WHAT YOU NEED TO DO: Please repeat the records below exactly, from the first line through the line containing "wall = 3; // [2.5:0.1:3.5]", and nothing more.

Entries with model source code:
########

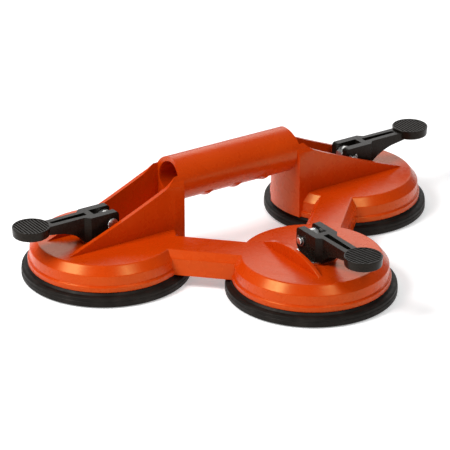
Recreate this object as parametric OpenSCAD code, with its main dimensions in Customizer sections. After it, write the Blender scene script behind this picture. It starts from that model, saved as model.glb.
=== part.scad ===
// Hand lifter with three suction cups, cam levers and a tubular handle.
// Millimetres. +X runs along the handle, +Y away from the front cup, +Z up.
// The origin is on the floor under the middle of the whole lifter.

/* [Cup layout] */
// Distance from the middle plane to each cup under the handle
cup_x = 101.5; // [98:0.5:110]
// How far the front cup stands in front of the other two
cup_drop = 102; // [100:0.5:112]

/* [Housing] */
// Radius of the housing's side wall
wall_r = 53.2; // [52.5:0.1:53.6]
// Radius of the rounded lip at the foot of the housing
lip_r = 54.5; // [54.2:0.1:55]
// Height of the lip's lower edge
lip_z = 9.5; // [9.5:0.1:10]
// Height of the lip's upper edge
lip_top = 13.8; // [13:0.1:15]
// Height where the side wall turns into the bevel
bevel_z = 21; // [19:0.5:22]
// Radius where the bevel meets the flat top
shoulder_r = 48; // [46:0.5:49]
// Height of the flat top
top_z = 27; // [26:0.25:27.5]
// Wall thickness of the moulding
wall = 3; // [2.5:0.1:3.5]

/* [Handle] */
// Height of the handle's axis
handle_z = 57; // [55:0.5:60]
// Outer radius of the handle
handle_r = 16; // [15:0.5:16.5]
// Radius of the bore through the handle
bore_r = 12.5; // [11:0.5:12.5]
// Spacing of the three finger ridges under the handle
ridge_pitch = 24; // [20:1:26]
// How far a finger ridge stands out
ridge_h = 1.2; // [0.6:0.1:1.6]

/* [Posts and ribs] */
// Radius of the post's inner wall about its cup
post_r = 56; // [55:0.5:56.5]
// Half the width of a post
post_half = 18; // [17:0.5:19]
// Distance from a lever's middle plane to the outer face of a rib
rib_y = 17; // [16.5:0.25:17.5]
// Thickness of a rib
rib_t = 3; // [2.5:0.25:3.5]
// How far a rib reaches outwards past the cup's axis
rib_reach = 39; // [36:1:42]
// How far the middle of a rib's sloping edge sags below a straight line
rib_sag = 0.9; // [0.5:0.1:1.5]

/* [Arms] */
// Width of an arm at its foot
arm_w = 30.4; // [28:0.2:32]
// Width of an arm's flat top
arm_top_w = 22; // [20:0.5:23]
// Height where an arm's side turns into its bevel
arm_bevel_z = 22; // [20:0.5:23]
// How far an arm stands outwards of the line through its two cups
arm_shift = 1.3; // [0:0.1:2]
// Height of the fin beside the front lever
fin_h = 8.6; // [6:0.2:10]
// Half the length of the fin's foot
fin_half = 33.5; // [30:0.5:36]

/* [Pads] */
// Radius of a pad's outer lip
pad_r = 59; // [58:0.5:60]
// Depth of the suction chamber with the lever down
chamber_h = 5.2; // [5:0.1:5.6]

/* [Levers] */
// Height of the pivot pin with the lever down
pin_z = 39.5; // [39:0.25:40.5]
// Distance from the pin to the cam face with the lever down
cam_down = 10.2; // [10:0.1:10.4]
// Distance from the pin to the cam face with the lever up
cam_up = 5.5; // [5.3:0.1:5.8]
// Width across the lever's two ears
fork_w = 18; // [17:0.5:19]
// Gap between the ears
fork_gap = 7.6; // [7.4:0.1:8]
// Height of the lever's top edge above the pin
lever_top = 8; // [7.5:0.25:8.5]
// Width of the lever's arm
lever_w = 11; // [10:0.5:12]
// Distance from the pin to the middle of the paddle
paddle_s = 58.4; // [56:0.2:60]
// Radius of the paddle
paddle_r = 13; // [12:0.25:14]
// Thickness of the paddle
paddle_t = 6.5; // [6:0.25:8]

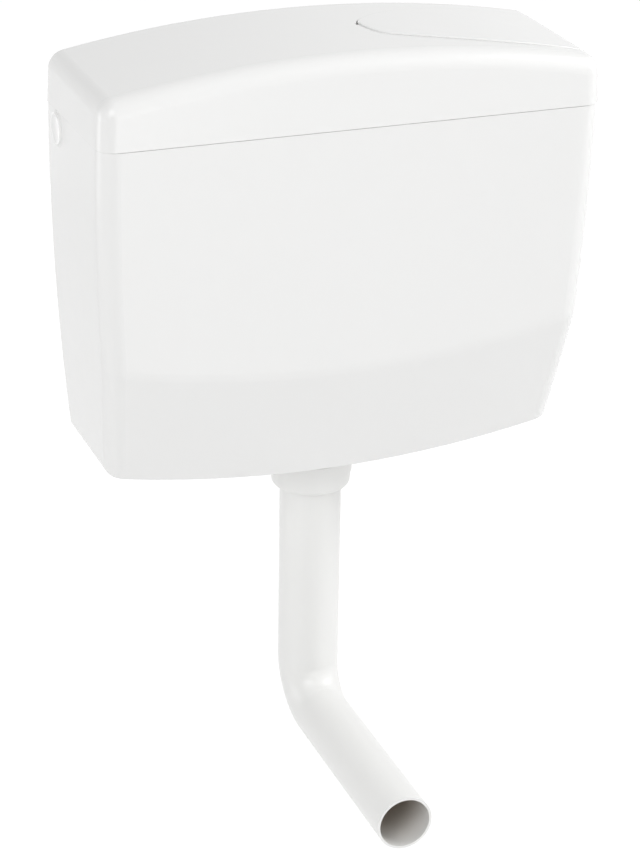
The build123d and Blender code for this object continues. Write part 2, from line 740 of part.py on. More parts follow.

########

THE RESULT:
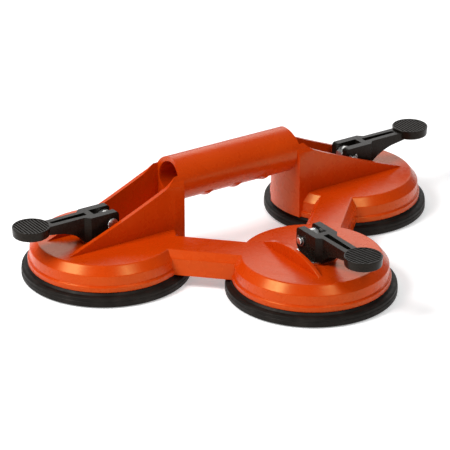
Recreate this object as parametric OpenSCAD code, with its main dimensions in Customizer sections. After it, write the Blender scene script behind this picture. It starts from that model, saved as model.glb.
=== part.scad ===
// Hand lifter with three suction cups, cam levers and a tubular handle.
// Millimetres. +X runs along the handle, +Y away from the front cup, +Z up.
// The origin is on the floor under the middle of the whole lifter.

/* [Cup layout] */
// Distance from the middle plane to each cup under the handle
cup_x = 101.5; // [98:0.5:110]
// How far the front cup stands in front of the other two
cup_drop = 102; // [100:0.5:112]

/* [Housing] */
// Radius of the housing's side wall
wall_r = 53.2; // [52.5:0.1:53.6]
// Radius of the rounded lip at the foot of the housing
lip_r = 54.5; // [54.2:0.1:55]
// Height of the lip's lower edge
lip_z = 9.5; // [9.5:0.1:10]
// Height of the lip's upper edge
lip_top = 13.8; // [13:0.1:15]
// Height where the side wall turns into the bevel
bevel_z = 21; // [19:0.5:22]
// Radius where the bevel meets the flat top
shoulder_r = 48; // [46:0.5:49]
// Height of the flat top
top_z = 27; // [26:0.25:27.5]
// Wall thickness of the moulding
wall = 3; // [2.5:0.1:3.5]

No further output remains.